Even a political leader can join other party ahead of the polls and contest the elections.

But the standing committee did not recommend dropping section 12 (f) of the RPO according to which retired public servants must serve as a member of the political parties for three years after their retirement.

At a dialogue with the Election Commission, Jatiya Party chief HM Ershad in 2011 had that section 12 (J) of the RPO be dropped. Another Jatiya Party MP Mujibul Haque from Kishoreganj tabled a private member bill demanding that the ban be lifted.

Many political observers then said the Jatiya Party had made the proposal with a hope to bring some BNP leaders into its fold if the latter boycotted the next general elections.

The government on September 30 tabled the RPO amendment bill to disqualify the convicted war criminals from contesting the polls and change 17 other sections of the original RPO. The bill did not propose changing section 12 (J), but the standing committee has recommended for its deletion.

Former chief election commissioner ATM Shamsul Huda said: “I do not understand why the standing committee made the recommendations, though the Election Commission has not proposed any change to the section.
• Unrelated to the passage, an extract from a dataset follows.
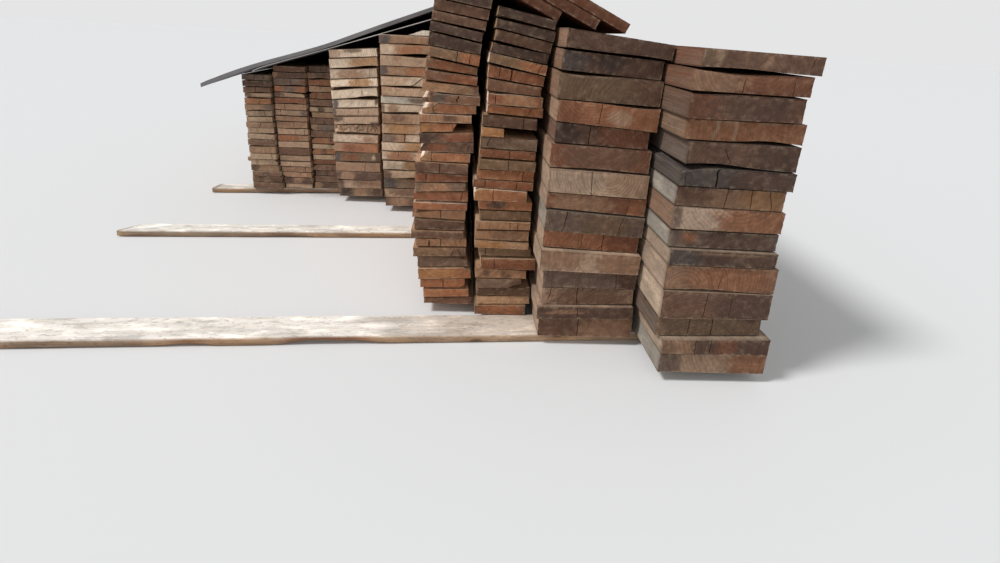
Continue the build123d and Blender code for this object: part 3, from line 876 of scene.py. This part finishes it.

We inserted the section to stop horse trading in the nomination process. The moneyed men used to buy nominations from the parties paying donations.”

He told the Dhaka Tribune that all political parties had agreed with the commission to insert the provision into the RPO. “If it remained constitutional for so long, how did it become unconstitutional overnight?”

He added that the section had been embodied to save the political parties from intrusion of the businessmen and other sections.

Nazim Kamran Chowdhury, a former legislator and political analyst, told the Dhaka Tribune that dropping of the section would not bring any change in the political arena in future.

“I think this section is undemocratic. If any BNP leader joins the Jatiya Party ahead of the polls, the local people will certainly resist them. So this sort of thinking, if any, will not work,” he said.